Francisco revelou hoje que o cardeal lhe enviou uma carta em 30 de setembro de 2017, na qual Sarah agradeceu o Papa pelo "Magnum Principium" e lhe fez suas observações e questionamentos, aqueles que o cardeal já havia enviado para publicação em L'Homme Nouveau.

Em sua carta, escrita em italiano e datada de 15 de outubro de 2017, o Papa Francisco explica que seu motu proprio estabelece "uma clara diferença" entre o que se entende por "reconhecimento" e "confirmação" e afirma claramente que os dois atos não são "sinônimos" ou "permutáveis", como o cardeal afirmou em seu comentário. O Papa explicou ainda que seu motu proprio revogou a prática adotada pela Congregação após a publicação da "Liturgiam Authenticam".

Como resultado de seu motu proprio, explicou o Papa Francisco, as conferências dos bispos agora têm a responsabilidade de "traduzir fielmente" os textos litúrgicos do latim para a língua de seus respectivos países. Ele disse que a tradução deve ser fiel tanto ao texto latino original quanto ao idioma em que é traduzida, e também deve ser compreensível para aqueles para quem está destinado. O motu proprio também concede às conferências dos bispos "o direito de julgar a autenticidade e consistência" das traduções e verificar se a tradução é fiel ao texto latino original. Eles podem fazê-lo em diálogo com a Santa Sé, se necessário. Esse reconhecimento era anteriormente uma tarefa da Congregação.

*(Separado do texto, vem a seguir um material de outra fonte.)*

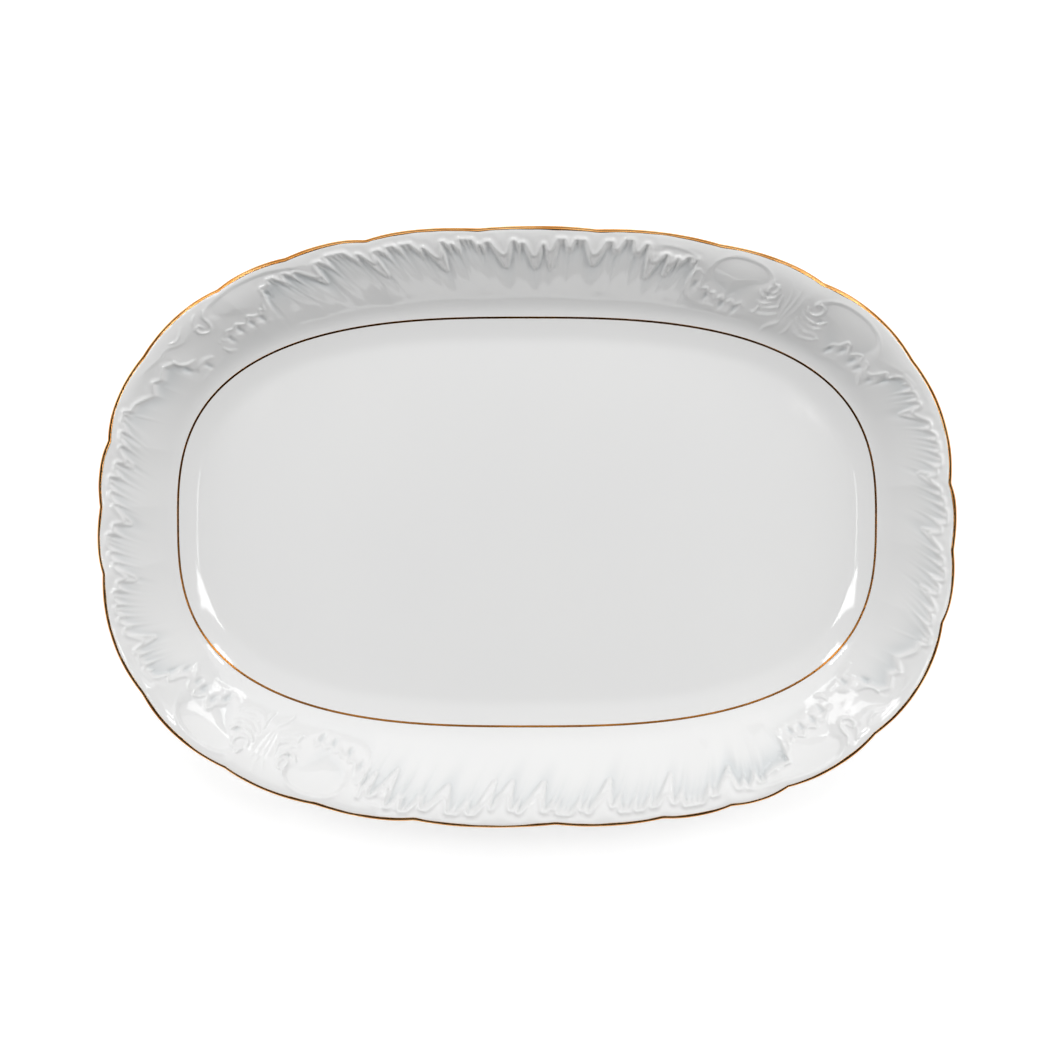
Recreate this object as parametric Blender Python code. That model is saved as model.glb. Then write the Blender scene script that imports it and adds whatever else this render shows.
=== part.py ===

O Papa explicou que "reconhecimento" significa "a verificação e preservação da conformidade com a lei e a comunhão da igreja" da tradução. Ele insistiu que "o processo de tradução de textos litúrgicos relevantes (isto é, fórmulas sacramentais, o Credo, o Pai Nosso) em um idioma - do qual eles são considerados traduções autênticas - não deve levar à "imposição" na Conferência dos bispos de uma dada tradução feita pelo dicastério (Congregação), pois isso prejudicaria o direito dos bispos".

Por este motivo, ele afirmou: "é incorreto atribuir à confirmação o propósito do reconhecimento".

O Papa Francisco então esclareceu o que significa "confirmação". Ele disse que "não é um ato puramente formal, mas necessário para a edição do livro litúrgico traduzido. É concedido depois da versão ser submetida à Santa Sé para a ratificação da aprovação dos Bispos num espírito de diálogo e ajuda da reflexão sempre que necessário, respeitando seus direitos e deveres, considerando a legalidade do processo em questão e seus caminhos".

De maneira muito importante, Francisco esclareceu que a "confirmação" não significa necessariamente um exame detalhado palavra por palavra, exceto nos casos óbvios em que podem ser refletidos a pedido dos bispos, uma reflexão adicional, observando que isso "é particularmente válido para as fórmulas relevantes, por exemplo, com as Orações Eucarísticas e especialmente as fórmulas sacramentais aprovadas pelo Santo Padre".

O cardeal Sarah, que foi nomeado prefeito da Congregação para o Culto Divino e a Disciplina dos Sacramentos pelo Papa Francisco em 23 de novembro de 2014, originalmente divulgou seu comentário em francês, mas foi rapidamente disponibilizado em inglês e outras línguas em sites e blogs conhecidos por serem simpatizantes de sua maneira de ver a liturgia. De maneira significativa, o Papa Francisco pediu explicitamente em sua carta "para prover a divulgação da minha resposta aos mesmos sites", no qual o comentário de Sarah foi originalmente publicado. Ele também pediu a Sarah que envie sua carta "a todas as Conferências Episcopais" e "a membros e consultores "da congregação que ele dirige.

O Vaticano tinha a intenção de publicar a carta do Papa hoje, mas teve que adiantar a sua publicação depois que um site italiano próximo da posição litúrgica de Sarah publicou todo o texto ontem de manhã. Muitos em Roma estão se fazendo a pergunta: quem deu a carta ao site?

Esta é a terceira vez que o Papa Francisco corrige publicamente o Cardeal Sarah por dar uma interpretação alternativa às suas instruções sobre a liturgia. Em ocasiões anteriores, o Papa corrigiu o cardeal depois de Sarah ter deturpado a instrução do Papa sobre a lavagem dos pés na quinta-feira santa, e novamente depois de Sarah defender publicamente que a Eucaristia fosse celebrada com o padre virado a leste ("ad orientem").

A divergência do Cardeal Sarah com o Papa tornou-se uma causa de constrangimento, disseram várias autoridades do Vaticano à America. Disseram ter dificuldade em reconciliar suas declarações públicas com seu papel como chefe de uma Congregação que deveria estar ao serviço do papado.